-- start --

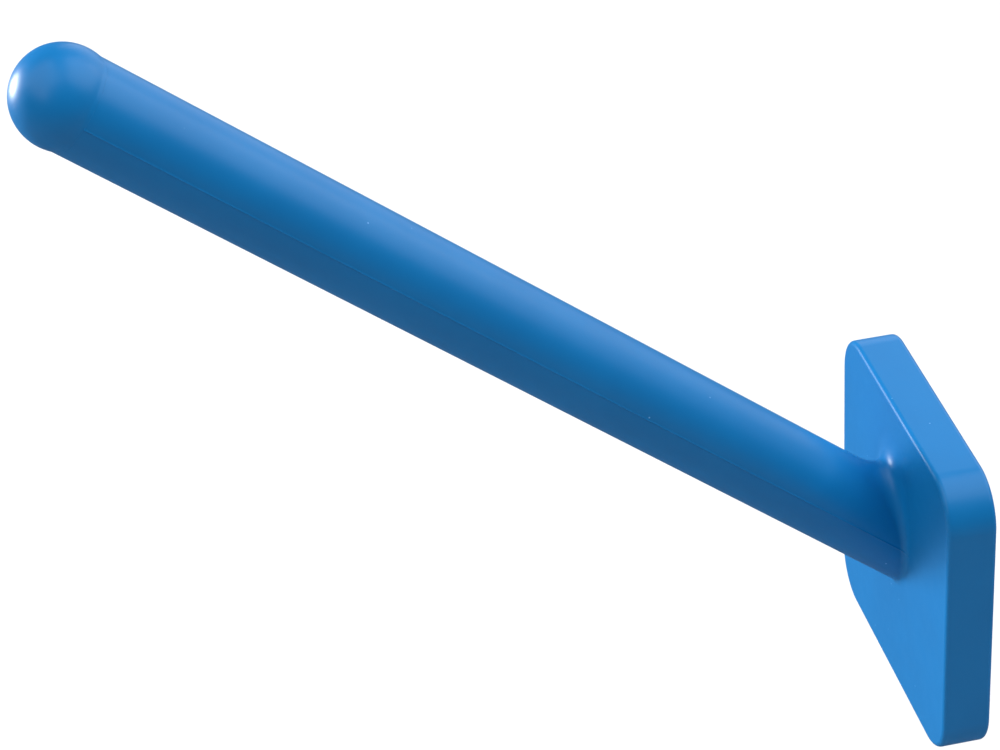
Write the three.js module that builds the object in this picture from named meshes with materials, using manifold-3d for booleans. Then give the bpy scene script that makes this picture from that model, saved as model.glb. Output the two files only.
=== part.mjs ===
/**
 * Sock aid: a round shaft with a ball nose, rising at an angle from the middle of a thick square plate.
 *
 * Millimetres, +Z up. The origin is the centre of the flat rest face behind the plate. +X points out of
 * that face, and the shaft rises towards -X and +Z in the plane Y = 0.
 *
 * The plate is a moulded tray closed from behind. Inside, an aluminium tube is welded into an aluminium
 * plate. Two half shells clothe the tube, and the ball is plugged into its free end.
 */
import * as THREE from 'three';
import { ParametricGeometry } from 'three/addons/geometries/ParametricGeometry.js';
import { mergeVertices } from 'three/addons/utils/BufferGeometryUtils.js';
import Module from 'manifold-3d';

// Space left between two pieces that touch.
const GAP = 0.3;

// Shaft and ball nose.
const SHAFT_RADIUS = 12.5;
const SHAFT_TILT = THREE.MathUtils.degToRad(39.4);
const SHAFT_LENGTH = 262;
const SHAFT_RISE = 5.1;
const BALL_RADIUS = 12.9;
const BALL_BLEND = 6;
const BALL_SETBACK = 4.2;
const ROOT_FILLET_TOP = 6.5;
const ROOT_FILLET_SIDE = 2.8;
const ROOT_FLANGE = 1.2;

// Tube inside the shaft, and how the ball is held in it.
const TUBE_RADIUS = 9.5;
const TUBE_BORE_RADIUS = 7.5;
const SPIGOT_LENGTH = 24;
const SPIGOT_CHAMFER = 1;
const PIN_RADIUS = 1.5;
const PIN_LENGTH = 18.4;
const PIN_CHAMFER = 0.4;
const PIN_DEPTH = 12;

// Plate, from its rest face forwards.
const PLATE_SIDE = 88;
const PLATE_THICKNESS = 13.3;
const PLATE_CORNER = 13;
const PLATE_EDGE = 1.4;
const COVER_WALL = 3;
const COVER_FRONT = 3.2;
const BACK_COVER_THICKNESS = 3.5;
const BACK_COVER_EDGE = 0.4;
const WELD_DEPTH = 2.4;
const WELD_WIDTH = 3;

// Grip pad let into the back cover.
const PAD_RADIUS = 29;
const PAD_EDGE = 0.5;
const PAD_PROUD = 0.5;
const PAD_RECESS = 1.2;

// Screws that close the plate, and the posts they bite into.
const SCREW_SPACING = 62;
const SCREW_RADIUS = 1.5;
const SCREW_HEAD_RADIUS = 3.1;
const SCREW_HEAD_HEIGHT = 1.7;
const SCREW_SUNK = 0.4;
const SCREW_LENGTH = 10.5;
const SCREW_SOCKET_RADIUS = 1.15;
const SCREW_SOCKET_DEPTH = 1.1;
const SCREW_SOCKET_SIDES = 6;
const POST_RADIUS = 4;
const POST_HOLE_DEPTH = 7.6;

// How finely round shapes are cut up.
const ROUND_STEPS = 64;
const SMALL_ROUND_STEPS = 16;
const CORNER_STEPS = 10;
const FILLET_STEPS = 7;
const EDGE_STEPS = 4;
const BALL_STEPS = 18;
const BLEND_STEPS = 4;
const MERGE_DISTANCE = 1e-4;

// Levels across the plate, along +X.
const REAR_RIM = -PAD_PROUD;
const FRONT_FACE = REAR_RIM - PLATE_THICKNESS;
const POCKET_FLOOR = FRONT_FACE + COVER_FRONT;
const BACK_COVER_FRONT = REAR_RIM - BACK_COVER_THICKNESS;
const INSERT_FRONT = POCKET_FLOOR + GAP;
const INSERT_REAR = BACK_COVER_FRONT - GAP;
const SCREW_HEAD_LEVEL = REAR_RIM - SCREW_SUNK;

// Lengths along the shaft, from the plate's front face.
const BALL_SEAT = SHAFT_LENGTH - BALL_SETBACK;
const SHAFT_END = BALL_SEAT - GAP;

// How far a cutting tool reaches across the plate, and along the whole shaft.
const PLATE_REACH = 60;
const SHAFT_REACH = 600;

// Directions in the shaft's frame: up the plate's face, and into the plate.
const UP_PLATE = new THREE.Vector3(Math.cos(SHAFT_TILT), 0, Math.sin(SHAFT_TILT));
const INTO_PLATE = new THREE.Vector3(Math.sin(SHAFT_TILT), 0, -Math.cos(SHAFT_TILT));

const BLUE = 0x1f78c8;
const ALUMINIUM = 0xb9bdc2;
const STEEL = 0x9aa0a6;
const RUBBER = 0x23262a;

const wasm = await Module();
wasm.setup();

/** Shape frame of the plate: x runs along +Y, y along +Z and z along +X. */
function plateMatrix() {
  const along = [new THREE.Vector3(0, 1, 0), new THREE.Vector3(0, 0, 1), new THREE.Vector3(1, 0, 0)];
  return new THREE.Matrix4().makeBasis(...along);
}

/** Frame of the shaft: z runs up its axis from the plate's front face, and x to its upper side. */
function shaftMatrix() {
  const turn = new THREE.Matrix4().makeRotationY(SHAFT_TILT - Math.PI / 2);
  return turn.setPosition(FRONT_FACE, 0, SHAFT_RISE);
}

/** The move from the shaft's frame to the plate's. */
function shaftToPlate() {
  return plateMatrix().invert().multiply(shaftMatrix());
}

/** A closed geometry as a solid, with shared corners merged and flat triangles dropped. */
function toSolid(geometry) {
  const bare = geometry.clone();
  bare.deleteAttribute('normal');
  bare.deleteAttribute('uv');
  const merged = mergeVertices(bare, MERGE_DISTANCE);
  const corners = merged.index.array;
  const kept = [];
  for (let i = 0; i < corners.length; i += 3) {
    const [a, b, c] = [corners[i], corners[i + 1], corners[i + 2]];
    if (a !== b && b !== c && c !== a) {
      kept.push(a, b, c);
    }
  }
  const vertProperties = new Float32Array(merged.attributes.position.array);
  const mesh = new wasm.Mesh({ numProp: 3, vertProperties, triVerts: new Uint32Array(kept) });
  return new wasm.Manifold(mesh);
}

/** A solid as a geometry that a mesh can hold. */
function toGeometry(solid) {
  const mesh = solid.getMesh();
  const geometry = new THREE.BufferGeometry();
  geometry.setAttribute('position', new THREE.BufferAttribute(mesh.vertProperties, 3));
  geometry.setIndex(new THREE.BufferAttribute(mesh.triVerts, 1));
  geometry.computeVertexNormals();
  return geometry;
}

/** The first geometry with the others cut away from it. */
function cut(geometry, ...tools) {
  return toGeometry(tools.reduce((solid, tool) => solid.subtract(toSolid(tool)), toSolid(geometry)));
}

/** Two geometries joined into one body. */
function join(first, ...others) {
  return toGeometry(others.reduce((solid, other) => solid.add(toSolid(other)), toSolid(first)));
}

/** A solid of revolution about z, from points of [radius, height] that start and end on the axis. */
function turned(profile, steps = ROUND_STEPS) {
  const points = profile.map(([radius, height]) => new THREE.Vector2(radius, height));
  return new THREE.LatheGeometry(points, steps).rotateX(Math.PI / 2);
}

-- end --

Exercise task:
Starting with the first line of the data above, copy each line exactly until you reach the line with "const PIN_DEPTH = 12;"; include that line as well.

Answer for the task:
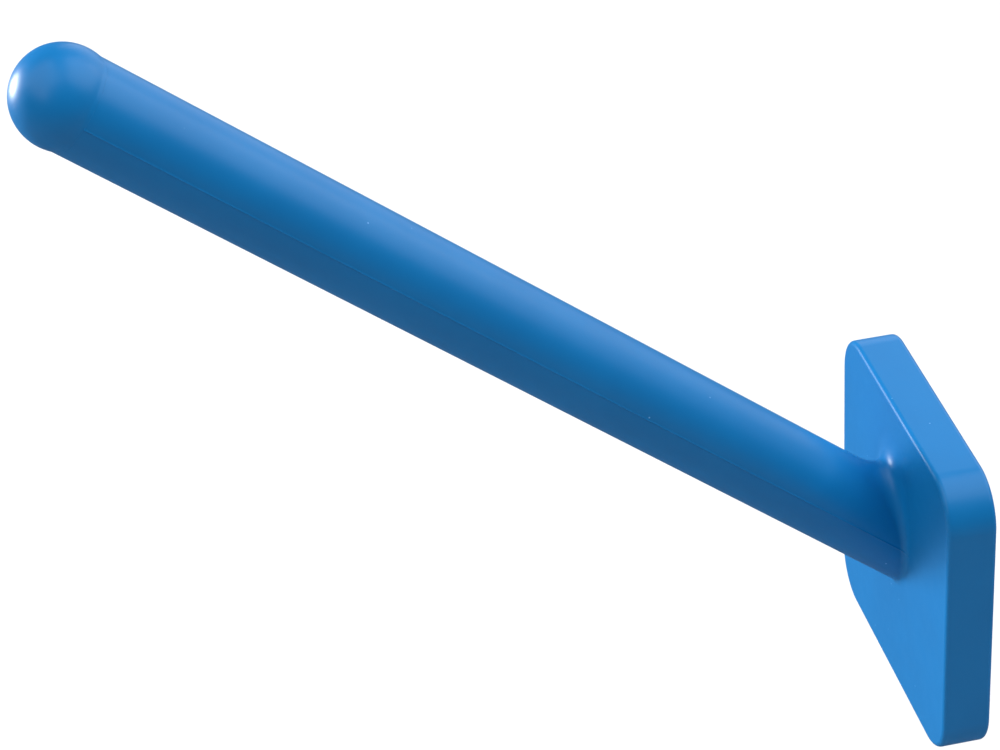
Write the three.js module that builds the object in this picture from named meshes with materials, using manifold-3d for booleans. Then give the bpy scene script that makes this picture from that model, saved as model.glb. Output the two files only.
=== part.mjs ===
/**
 * Sock aid: a round shaft with a ball nose, rising at an angle from the middle of a thick square plate.
 *
 * Millimetres, +Z up. The origin is the centre of the flat rest face behind the plate. +X points out of
 * that face, and the shaft rises towards -X and +Z in the plane Y = 0.
 *
 * The plate is a moulded tray closed from behind. Inside, an aluminium tube is welded into an aluminium
 * plate. Two half shells clothe the tube, and the ball is plugged into its free end.
 */
import * as THREE from 'three';
import { ParametricGeometry } from 'three/addons/geometries/ParametricGeometry.js';
import { mergeVertices } from 'three/addons/utils/BufferGeometryUtils.js';
import Module from 'manifold-3d';

// Space left between two pieces that touch.
const GAP = 0.3;

// Shaft and ball nose.
const SHAFT_RADIUS = 12.5;
const SHAFT_TILT = THREE.MathUtils.degToRad(39.4);
const SHAFT_LENGTH = 262;
const SHAFT_RISE = 5.1;
const BALL_RADIUS = 12.9;
const BALL_BLEND = 6;
const BALL_SETBACK = 4.2;
const ROOT_FILLET_TOP = 6.5;
const ROOT_FILLET_SIDE = 2.8;
const ROOT_FLANGE = 1.2;

// Tube inside the shaft, and how the ball is held in it.
const TUBE_RADIUS = 9.5;
const TUBE_BORE_RADIUS = 7.5;
const SPIGOT_LENGTH = 24;
const SPIGOT_CHAMFER = 1;
const PIN_RADIUS = 1.5;
const PIN_LENGTH = 18.4;
const PIN_CHAMFER = 0.4;
const PIN_DEPTH = 12;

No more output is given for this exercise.